Mit den Umzugskisten ist das aber so eine Sache. Ob der Stürmer des Fußball-Bundesligisten Hertha BSC auch in der kommenden Saison in Berlin spielen wird, ist nicht eindeutig geklärt. Der Vertrag des Brasilianers läuft bis Juni 2004, dann wäre er ablösfrei. Wenn Hertha noch etwas Geld für den 28-Jährigen sehen will, dann nur, wenn sich der Klub im Sommer von Alves trennt.

Besonders gut ist dessen Verhältnis zu seinem Arbeitgeber derzeit nicht. Vor zwei Wochen, nachdem Alves in den Spielen zuvor äußerst bescheidene Leistungen gezeigt hatte, fand Herthas Manager Dieter Hoeneß deutliche Worte: „Wenn jemand nur 60 Prozent Leistung zeigt, habe ich kein Verständnis. Wenn das jemand nicht begreift, werden wir ihn zwingen – oder uns von ihm trennen.“ Schließlich sagte Hoeneß: „Vielleicht wird der Einschnitt im Sommer größer sein, als wir dachten.“

In den vergangenen beiden Spielen saß Alves auf der Ersatzbank, seine Kollegen zeigten auch ohne ihn guten Fußball. Hertha gewann 6:0 gegen 1860 München, am vergangenen Wochenende dann 3:0 in Nürnberg. „Dort hätte ich ihn bringen können, natürlich“, sagt Herthas Trainer Huub Stevens. „Aber wir wollten in Nürnberg permanent Druck machen.“ Die Mannschaft sollte aufrücken und sich nicht in die eigene Hälfte zurückdrängen lassen. Alves’ Stärke, die Schnelligkeit, war da weniger gefragt. Er ist ein guter Konterspieler und benötigt gewisse Freiheiten auf dem Spielfeld. Stevens setzte in beiden Spielen auf Michael Preetz und Luizao – mit Erfolg: Gegen 1860 schoss Luizao sein erstes Saisontor, Preetz erzielte in beiden Spielen drei Treffer.

Es ist gar nicht so lange her, da stand Alves im Mittelpunkt. In drei Spielen im Februar erzielte er fünf Tore und bereitete zwei weitere vor. „Aber mit Lob kann er offenbar nicht umgehen“, hat Hoeneß jetzt gesagt und gleich hinterhergeschoben: „Alves bestimmt die Perspektive.“ Nur wo liegt sie?
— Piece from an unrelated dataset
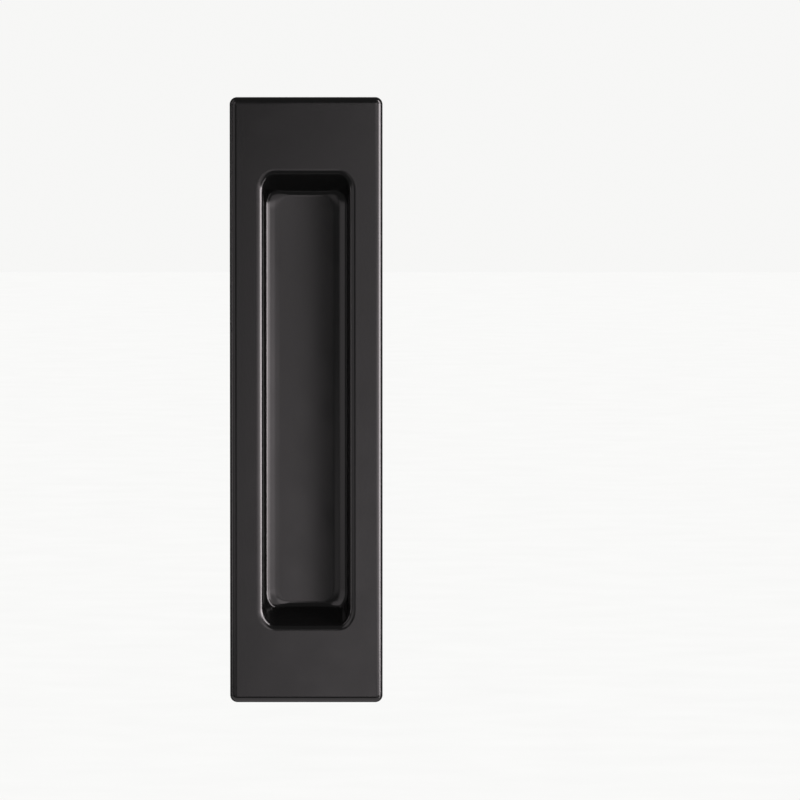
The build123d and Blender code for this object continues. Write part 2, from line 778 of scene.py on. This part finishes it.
@dataclass(frozen=True)
class Studio:
    """A pale floor, soft panels of light round the pull, and the camera.

    Lengths are in metres, and the pull's place in the picture is in pixels.
    """

    floor_level: float = -0.20
    floor_size: float = 14.0
    floor_light: float = 3.0
    floor_light_spread: float = 60.0
    room_colour: str = "#ffffff"
    room_glow: float = 0.12

    camera_distance: float = 2.0
    camera_elevation: float = 2.8
    millimetres_per_pixel: float = 0.24745
    pull_left_of_middle: float = 93.85
    pull_below_middle: float = 0.5

    card: PaleCard = field(default_factory=PaleCard)

    # A softbox's name, azimuth, distance, width, bottom, top and brightness, and the card's name,
    # level, width, reach and brightness
    panels: tuple[Softbox | UnderCard, ...] = (
        Softbox("right_strip", 82.0, 1.0, 0.20, -0.15, 0.20, 5.0),
        Softbox("right_tall", 76.0, 1.0, 0.42, -0.15, 1.50, 9.5),
        Softbox("right_low", 78.0, 1.0, 0.30, -0.80, -0.15, 2.5),
        Softbox("right_wing", 61.0, 1.0, 0.54, -0.15, 0.20, 3.5),
        Softbox("right_front", 43.0, 1.0, 0.76, -0.15, 0.60, 1.0),
        Softbox("front_right_low", 26.0, 1.0, 0.76, -0.14, 0.00, 1.4),
        Softbox("front_right_foot", 26.0, 1.0, 0.76, -0.50, -0.14, 0.7),
        Softbox("front_right_high", 12.0, 1.0, 0.36, 0.05, 0.40, 2.0),
        Softbox("front_low", 1.0, 1.0, 0.12, -0.40, -0.06, 1.35),
        Softbox("front_middle", 1.0, 1.0, 0.12, -0.06, 0.05, 0.9),
        Softbox("left_front", -19.0, 1.0, 0.30, -0.40, -0.06, 0.4),
        Softbox("left_wing", -45.0, 1.0, 0.54, -0.15, 0.20, 0.7),
        Softbox("left_upper", -38.0, 1.0, 0.70, 0.20, 0.80, 0.9),
        Softbox("left_strip", -83.0, 1.0, 0.24, -0.15, 0.05, 2.2),
        Softbox("left_tall", -83.0, 1.0, 0.24, 0.20, 1.50, 1.5),
        UnderCard("under_card", -0.079, 0.10, 0.008, 0.8),
    )

    def gather(self, target: FallsOn, thing: bpy.types.Object) -> bpy.types.Collection:
        """A collection that holds the one thing that some of the lights fall on.

        Args:
            target: which of the named targets the thing is.
            thing: the thing itself.

        Returns:
            The new collection, outside the scene.
        """
        lit = bpy.data.collections.new(f"lit_{target.value}")
        lit.objects.link(thing)
        return lit

    def lay_floor(self) -> bpy.types.Object:
        """Lays a plain level floor under the pull.

        The floor stays out of the paint's reflections, which hold the panels and the dim room.

        Returns:
            The floor.
        """
        half = self.floor_size / 2
        corners = np.array([[-1, -1, 0], [1, -1, 0], [1, 1, 0], [-1, 1, 0]]) * half
        corners[:, 2] = self.floor_level
        mesh = bpy.data.meshes.new("floor")
        mesh.from_pydata(corners.tolist(), [], [(0, 1, 2, 3)])
        mesh.materials.append(self.card.make())
        floor = bpy.data.objects.new("floor", mesh)
        floor.visible_glossy = False
        bpy.context.scene.collection.objects.link(floor)
        return floor

    def light_floor(self, floor: bpy.types.Object) -> None:
        """Lights the floor evenly from straight above, and nothing else.

        Args:
            floor: the studio's floor.
        """
        lamp = bpy.data.lights.new("floor_light", "SUN")
        lamp.energy = self.floor_light
        lamp.angle = np.radians(self.floor_light_spread)
        sky = bpy.data.objects.new("floor_light", lamp)
        sky.light_linking.receiver_collection = self.gather(FallsOn.FLOOR, floor)
        bpy.context.scene.collection.objects.link(sky)

    def paint_room(self) -> None:
        """Makes the room past the floor pale to the camera, and dim to all else.

        A matt floor shows its own colour times the sum of the sun's strength over pi and the
        room's glow. The room shows the darker of the card's two colours in the same way, so it
        comes out a shade darker than the floor.
        """
        world = bpy.data.worlds.new("studio_room")
        world.use_nodes = True
        tree = world.node_tree
        dim = tree.nodes["Background"]
        dim.inputs["Color"].default_value = linear(self.room_colour)
        dim.inputs["Strength"].default_value = self.room_glow
        pale = add_node(
            tree,
            "ShaderNodeBackground",
            {"Color": linear(self.card.fleck), "Strength": self.floor_light / np.pi + self.room_glow},
        )
        seen = add_node(tree, "ShaderNodeLightPath", {}).outputs["Is Camera Ray"]
        room = add_node(
            tree, "ShaderNodeMixShader", {0: seen, 1: dim.outputs[0], 2: pale.outputs[0]}
        )
        tree.links.new(room.outputs[0], tree.nodes["World Output"].inputs["Surface"])
        bpy.context.scene.world = world

    def aim_camera(self) -> None:
        """Puts the camera where the pull's outline lines up with the photograph's.

        The focal length is the sensor's width times the distance, over what the picture spans at
        the show face. The camera looks past the pull's right side, so that no shift is needed.
        """
        pixel = self.millimetres_per_pixel * MILLIMETRE
        span = IMAGE_WIDTH * pixel
        rise = np.radians(self.camera_elevation)
        lens = bpy.data.cameras.new("camera")
        lens.sensor_width = SENSOR_WIDTH
        lens.lens = SENSOR_WIDTH * self.camera_distance / span
        camera = bpy.data.objects.new("camera", lens)
        face = -PullCasting.plate_thickness * MILLIMETRE
        aim = Vector((
            self.pull_left_of_middle * pixel,
            face,
            self.pull_below_middle * pixel / np.cos(rise),
        ))
        back = Vector((0, -np.cos(rise), np.sin(rise)))
        camera.location = aim + back * self.camera_distance
        camera.rotation_euler = (-back).to_track_quat("-Z", "Y").to_euler()
        bpy.context.scene.collection.objects.link(camera)
        bpy.context.scene.camera = camera

    def build(self, pull: bpy.types.Object) -> None:
        """Sets the whole studio up round the pull.

        Args:
            pull: the painted casting.
        """
        floor = self.lay_floor()
        self.light_floor(floor)
        self.paint_room()
        self.aim_camera()
        lit = self.gather(FallsOn.PULL, pull)
        for panel in self.panels:
            panel.place(lit)
            log.info("%s placed", panel.name)
        bpy.context.scene.view_settings.view_transform = "Standard"


def main() -> None:
    """Builds the pull and the studio round it."""
    logging.basicConfig(level=logging.INFO, format="%(name)s: %(message)s")
    pull = PullCasting().build()
    Studio().build(pull)


if __name__ == "__main__":
    main()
Hertha hat vor etwas mehr als drei Jahren 7,5 Millionen Euro für Alves nach Brasilien überwiesen, er ist mit einem geschätzten Jahresgehalt von 2,2 Millionen Euro Herthas Spitzenverdiener. Dass er Potenzial hat, ist jedem klar. Seine Tore sind oft wunderschön, aber beeindruckend ist seine Bilanz nicht gerade. In 76 Bundesligaspielen schoss er 24 Tore. Sein Marktwert wird heute auf etwa vier Millionen Euro geschätzt. Wer aber zahlt so viel Geld für einen Mann, den sie bei Hertha „die launische Diva“ nennen? Alves hat in der Vergangenheit gesagt, er wolle noch einmal „in Spanien“ spielen. Seine Zeit in Berlin bezeichnete er schon mal als eine Art Übergangslösung.

Jetzt, da Hertha BSC „mit Luizao Spaß ohne Ende“ habe (Stevens) und im Sommer der polnische Nationalspieler Artur Wichniarek von Arminia Bielefeld nach Berlin wechselt, wo liegt da die Rolle von Alex Alves? Ob er am Sonntag gegen Energie Cottbus spielen wird, dazu äußert sich der Trainer generell nicht.

Alves hat seine eigene Art, mit der Situation umzugehen. Als die Kollegen nach dem Sieg gegen 1860 in der Kurve feierten, joggte er schnell in die Kabine und kam nur Minuten später wieder heraus. Wortlos. Alves war sauer. Und jeder sollte es sehen.